Temperatures are expected to drop in most areas and heavy rainfall is forecast for some over the next couple of days.
MetService has predicted drizzle and, at times, heavy and thundery showers to fall in most places in the South Island.
Low cloud should begin to settle over the North Island tomorrow and turn to drizzle overnight, but forecaster Richard Finnie said it would be hard to say if the rain would make a significant difference to drought-stricken areas.
"A front will move over the South Island from Wednesday and across the North Island on Thursday," he said.
"That will be followed by another front on Friday and Saturday."

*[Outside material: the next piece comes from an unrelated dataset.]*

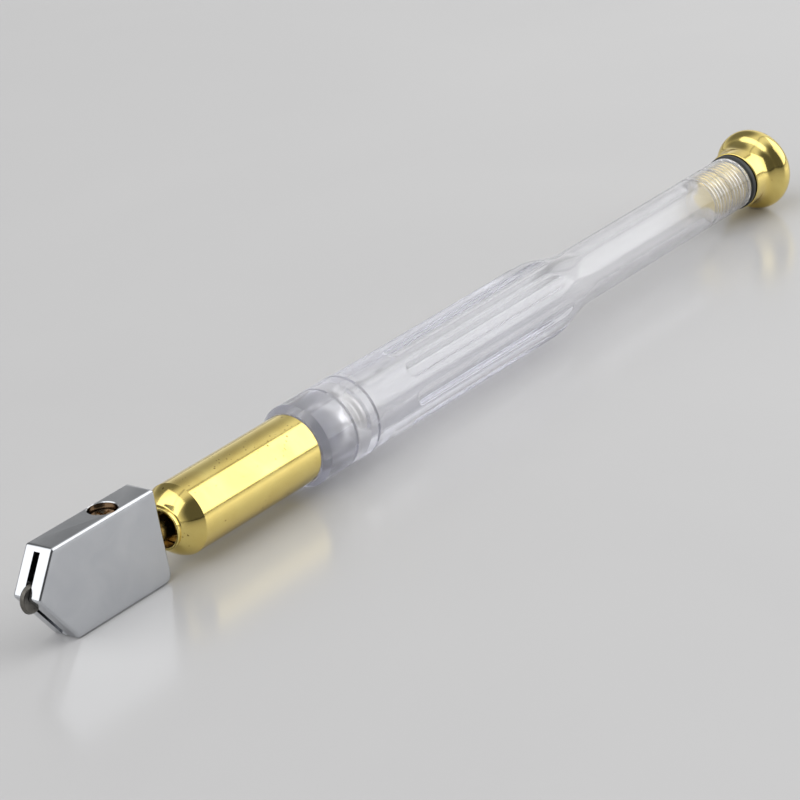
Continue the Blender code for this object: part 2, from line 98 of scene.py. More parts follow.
def corner_arc(before, corner, after, radius, steps):
    """The corner as an arc that touches both sides, with one more point along each side.

    The arc's centre lies on the corner's bisector, radius over the sine of half the angle away.
    """
    to_before, to_after = before - corner, after - corner
    side_a, side_b = np.linalg.norm(to_before), np.linalg.norm(to_after)
    a, b = to_before / side_a, to_after / side_b
    half = math.acos(np.clip(a @ b, -1, 1)) / 2
    touch = min(radius / math.tan(half), 0.42 * min(side_a, side_b))
    fitted = touch * math.tan(half)
    centre = corner + (a + b) / np.linalg.norm(a + b) * fitted / math.sin(half)
    start, end = (corner + a * touch - centre) / fitted, (corner + b * touch - centre) / fitted
    share = np.linspace(0, 1, steps + 1)[:, None]
    sweep = math.pi - 2 * half
    arc = np.sin((1 - share) * sweep) * start + np.sin(share * sweep) * end
    support = min(0.4 * fitted, 0.05 * min(side_a, side_b))
    return np.vstack([
        corner + a * (touch + support),
        centre + fitted * arc / math.sin(sweep),
        corner + b * (touch + support),
    ])


def rounded(corners, radius=0.12, steps=5, closed=True):
    """An outline through the corners, each rounded; an open outline keeps its two end points."""
    corners = np.array(corners, float)
    radii = np.broadcast_to(radius, len(corners))
    around = zip(np.roll(corners, 1, 0), corners, np.roll(corners, -1, 0), radii)
    arcs = [corner_arc(a, p, b, r, steps) if r > 0 else p[None] for a, p, b, r in around]
    if not closed:
        arcs[0], arcs[-1] = corners[:1], corners[-1:]
    return np.vstack(arcs)


def ellipse(centre, along, across, first, last, count):
    """Points on an ellipse from one angle to the other, in degrees, as (station, radius)."""
    angle = np.radians(np.linspace(first, last, count))
    return np.stack([centre + along * np.cos(angle), across * np.sin(angle)], -1)


def bulged(start, end, sweep, count):
    """Points on a circular arc between two outline points, which turns through sweep degrees.

    Its radius is half the chord over the sine of half the sweep. It bulges to the left of the
    chord, or to the right when sweep is negative.
    """
    start, end = np.array(start, float), np.array(end, float)
    chord = end - start
    half = math.radians(sweep) / 2
    radius = np.linalg.norm(chord) / (2 * math.sin(half))
    left = np.array([-chord[1], chord[0]]) / np.linalg.norm(chord)
    angle = half * np.linspace(1, -1, count)
    spoke = np.cos(angle)[:, None] * left + np.sin(angle)[:, None] * [-left[1], left[0]]
    return (start + end) / 2 - left * radius * math.cos(half) + radius * spoke


def ring_outline(start, end, inner, outer):
    """A plain ring's section, clockwise from its front inner corner."""
    return [(start, inner), (start, outer), (end, outer), (end, inner)]


def even_angles(count):
    return np.arange(count) * TURN / count


def grid_faces(rows, columns, closed):
    """Quads between neighbouring rows and columns; the columns close, and the rows do if asked."""
    last = rows if closed else rows - 1
    i, j = np.meshgrid(np.arange(last), np.arange(columns), indexing="ij")
    below, right = (i + 1) % rows, (j + 1) % columns
    quads = [i * columns + j, i * columns + right, below * columns + right, below * columns + j]
    return np.stack(quads, -1).reshape(-1, 4)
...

He said for eastern areas of the North Island, the best chance at decent rain would be on Saturday.
"Rain is expected in most places at some point throughout the week, and temperatures will get cooler as the southerly flow comes through," he said.
From tomorrow, cloud was expected to increase with isolated showers in the North Island, but it would remain fine in Gisborne and Hawke's Bay.
Early rain would develop in Taranaki, Kapiti Coast, and Wellington on Wednesday evening.
MetService said rain would be confined to the east and south of New Zealand on Friday and Saturday.
Primary Industries Minister Nathan Guy has already said the rain was unlikely to break the drought, which still grips the entire North Island as well as the Buller and Grey districts in the south.
But it would be a welcome start for northern farmers, many of whom are now relying on feed shipped up from the South Island.
Finnie said another high would move back over New Zealand from Sunday and would take a few days to settle in.